Further evidence within the narrative suggests J.P. Sarjeant is the author, especially in regards to tone. There is only one person in the narrative, which is written completely in third-person, who is personally celebrated within the text multiple times. For example, once they have become shipwrecked and manage to get ashore, the author notes that “we were indebted to the zealous exertions of Mr. Sarjeant, the purser, for our success, which is it be attributed, in great measure, to his perfect knowledge of the Spanish language and character” (Diary 20). This kind of overt congratulations is only used to describe the purser throughout the rest of the narrative, usually in reference to how important he is to the voyage. An additional such mention occurs when the author writes of Sarjeant’s continuous translating and how “his patience was sadly tried, from the unceasing calls made on his attention as spokesman,” which I believe reveals Sarjeant as the author, inserting his personal grievance, since no like personal matters are recorded from any other reference point (38). Then, again Sarjeant is mentioned specifically as “our excellent shipmate” and “caterer” who “under circumstances, so laborious and troublesome this duty, in a manner deserving the hearty thanks of his messmates” (54) If my assertions are accurate, then Sarjeant has strategically created a narrative without an author in order to bolster his own credentials and importance within the narrative, but without the appearance of arrogance. This could be an attempt to legitimize the weighted opinions of himself which are throughout the novel, or the lack of an author could be an attempt to generalize and unify the story, as if any of the sailors could have written it. While only Sarjeant knows his true intent, I think it is more likely that he is attempting to bolster his reputation in England by pointing to his significant role in acquiring rescue and insuring the survival of most of the sailors.

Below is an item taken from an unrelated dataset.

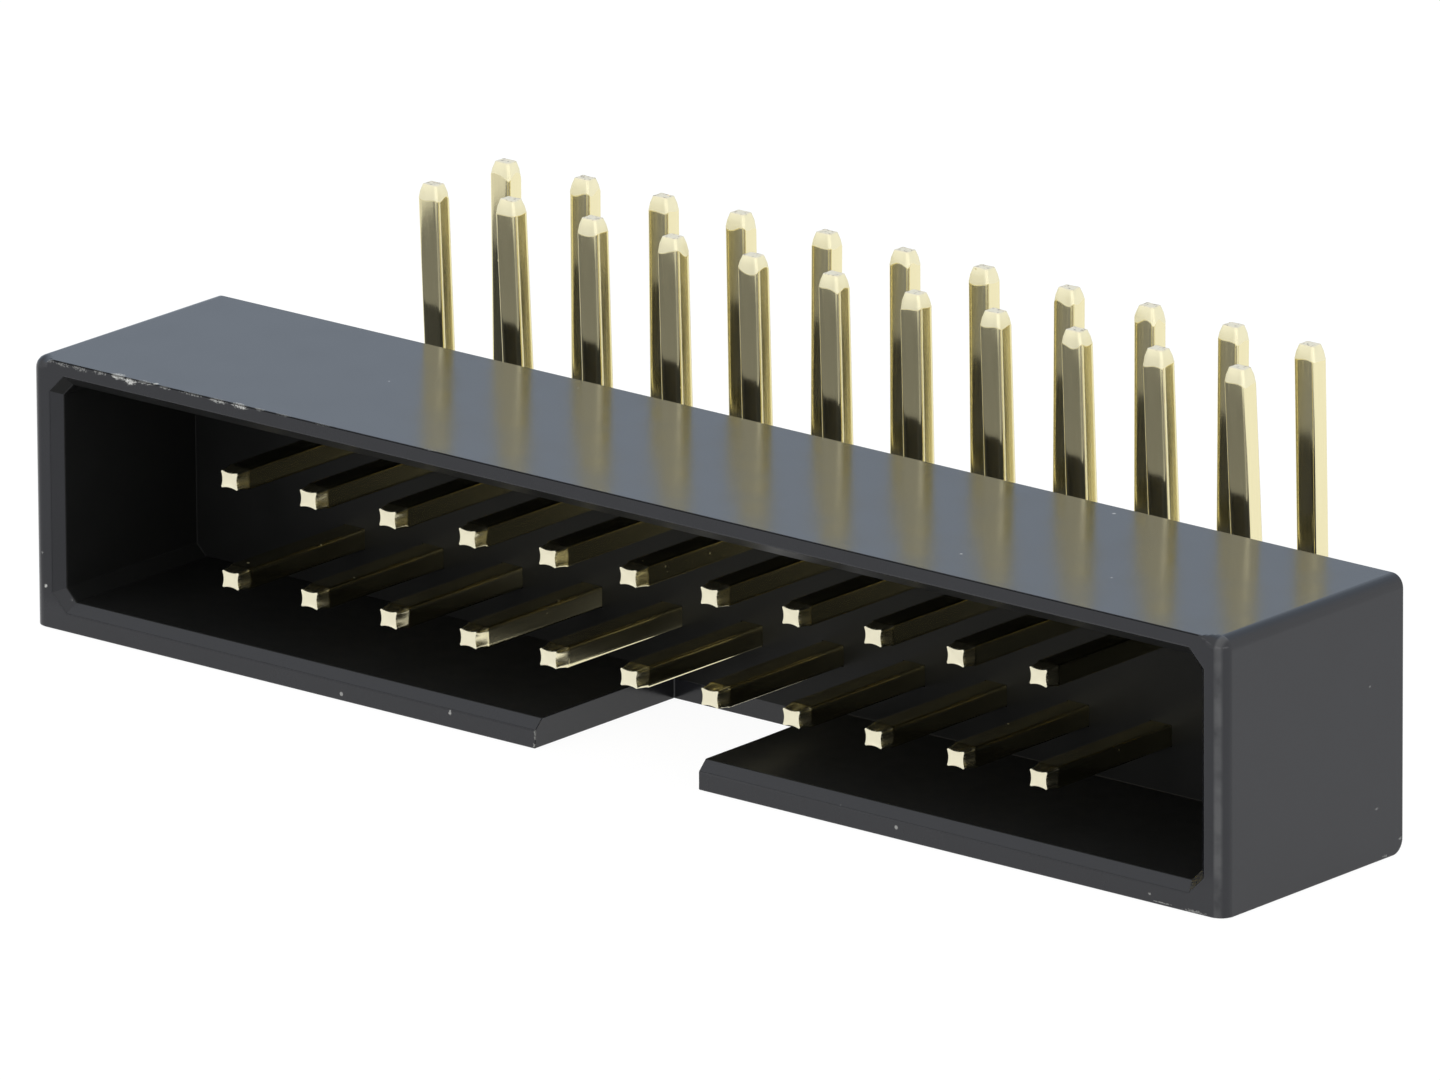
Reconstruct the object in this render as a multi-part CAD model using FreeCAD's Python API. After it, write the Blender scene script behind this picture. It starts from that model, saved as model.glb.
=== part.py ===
import FreeCAD, Part
import os

# A right-angle box header for a board: one moulded housing and two rows of bent contacts.
# Sizes are in millimetres. X runs along the rows, Y from the mating mouth to the solder legs,
# and Z from the keyed wall, on which the header lies, to the face that seats on the board.
# The origin is under the middle of the whole header, on the keyed wall's outer face.

# Contact grid
PITCH = 2.0
COLUMNS = 11

# Housing walls, measured from the cavity outwards
END_WALL = 0.68
KEY_WALL = 0.57
BOARD_WALL = 0.49
BASE_THICKNESS = 1.35

# Cavity that takes the socket, measured from the contacts to its walls
END_POCKET = 4.05
KEY_MARGIN = 1.14
BOARD_MARGIN = 1.23
CAVITY_DEPTH = 4.0
CAVITY_BEVEL = 0.24
MOUTH_BEVEL = 0.21

# Outer edges of the housing
EDGE_RADIUS = 0.26
HEEL_RADIUS = 0.28

# Keying notch in the wall opposite the board
NOTCH_WIDTH = 4.05
NOTCH_RECESS_DEPTH = 0.1
NOTCH_RECESS_HEIGHT = 0.44

# Contact wire
WIRE_WIDTH = 0.52
WIRE_THICKNESS = 0.42
WIRE_BEVEL = 0.06
BEND_INNER_RADIUS = 0.35
HOLE_CLEARANCE = 0.01

# Mating ends, inside the mouth
MATING_TIP_RECESS = 0.37
MATING_TAPER_LENGTH = 0.3
MATING_TIP_WIDTH = 0.41
MATING_TIP_THICKNESS = 0.34

# Solder legs, beyond the housing's back and beyond the board face
LEG_STANDOFF = 1.05
LEG_LENGTH = 2.88
LEG_TAPER_LENGTH = 0.28
LEG_TIP_WIDTH = 0.35
LEG_TIP_THICKNESS = 0.27
TIP_BEVEL = 0.03

# Allowances of the construction: how far a cut runs past a face, and how exact a match is
CUT_OVERRUN = 1.0
LENGTH_TOLERANCE = 1e-6
DIRECTION_TOLERANCE = 1e-3

# Sizes that follow from those above
CAVITY_LENGTH = (COLUMNS - 1) * PITCH + 2 * END_POCKET
CAVITY_HEIGHT = KEY_MARGIN + PITCH + BOARD_MARGIN
HOUSING_LENGTH = CAVITY_LENGTH + 2 * END_WALL
HOUSING_HEIGHT = KEY_WALL + CAVITY_HEIGHT + BOARD_WALL
HOUSING_DEPTH = CAVITY_DEPTH + BASE_THICKNESS
NEAR_LEG_REACH = HOUSING_DEPTH + LEG_STANDOFF + WIRE_THICKNESS / 2
FAR_LEG_REACH = NEAR_LEG_REACH + PITCH
OVERALL_DEPTH = FAR_LEG_REACH + WIRE_THICKNESS / 2
BEND_RADIUS = BEND_INNER_RADIUS + WIRE_THICKNESS / 2

# Planes of the part's own frame
MOUTH_Y = -OVERALL_DEPTH / 2
CAVITY_BACK_Y = MOUTH_Y + CAVITY_DEPTH
BACK_Y = MOUTH_Y + HOUSING_DEPTH
LOW_ROW_Z = KEY_WALL + KEY_MARGIN
HIGH_ROW_Z = LOW_ROW_Z + PITCH
LEG_TIP_Z = HOUSING_HEIGHT + LEG_LENGTH

X_AXIS = FreeCAD.Vector(1, 0, 0)
Y_AXIS = FreeCAD.Vector(0, 1, 0)
Z_AXIS = FreeCAD.Vector(0, 0, 1)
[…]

In addition to the textual mentions of J.P. Sarjeant, the first page of the book has a hand-written inscription which reads “Mr. Rev’d James Wenn from Mrs. David Hanbury November 1st 1839”, and the facing second page has an inscription which further reveals the previous and first owner as “Mr. David Hanbury” (Diary) Under his name there is a note which reads:
J.P. Sarjeant the purser named in this work a respected friend of the late David Hanbury called on him at Sudbury on Monday, July 25th 1836 and promised that he would send him “the Wreck of the Challenger” to read
This copy was found in David Hanbury’s great coat pocket after his death which took place on August 12th 1836 only 18 days after the day they had met. (Diary)
So, although it is unclear if Mr. Hanbury’s death had anything to do with the book—likely not—the inscription does give further credence to J.P. Sarjeant as the author, since he is taking it upon himself to distribute a copy to Mr. Hanbury. An effort to find more information about these historical individuals came up empty, but it is likely that Sarjeant was trying to create a prominent and respected image of himself to further his career.
To really understand this period of travel it is important to note the reason for the voyage in the first place. The HMS Challenger, commanded by Captain Michael Seymour, set out to travel from Rio de Janeiro on April 1st, 1835, on the east coast of South America, around the bottom tip and up the Pacific Ocean side of South America, to Concepcion and then Valparaiso, Chile. The author explains, “we hoped either to find the commodore commanding on the western coasts of South America, or directions for our further proceedings,” but when they rounded the southern tip of South America, also known as Cape Horn, “we experienced a severe gale” which resulted in the subsequent ship wreck just off the coast of Molquilla, south of their desired stop at the port of Concepcion. The narrative expresses no fault for the shipwreck other than weather, which is a field of research that the navy at this point in history has not mastered, but voyages like this one serve as catalogues for the eventual understanding and mapping of the world’s climates. Since this voyage, there have been hundreds of recorded shipwrecks in this same area due to the particular nautical and meteorological features Cape Horn possesses. Therefore it is unlikely that the wreck could have been avoided by anything, except the eventual research, Charles Darwin is simultaneously conducting, which reveals the nature of the storms and the atolls that cause the ships’ dismal fates.
The narrative, however, really begins once the crew has become shipwrecked, since they must get ashore before the ship sinks and they all drown. In an age without world-wide, instant communication, being shipwrecked before their destination means they will have to travel to their intended destination of Concepcion by land, in order to obtain assistance. The first deaths in the narrative are Mr. Gordon, a midshipman, and John Edwards, a seaman, who perished in the first boat to shore which capsized in the rough water. The sailors deaths are described as “melancholy accident,” but it was previously expressed that Mr. Gordon “a most zealous volunteer [. . .] anxiously sought the dangerous attempt of going in the first boat” to shore (Diary 14-15). Mr. Gordon’s desire to put himself in harm’s way is clearly indicative of the Romantic notion of purposefully putting yourself in peril in hope of future honor acquired through surviving the ordeal.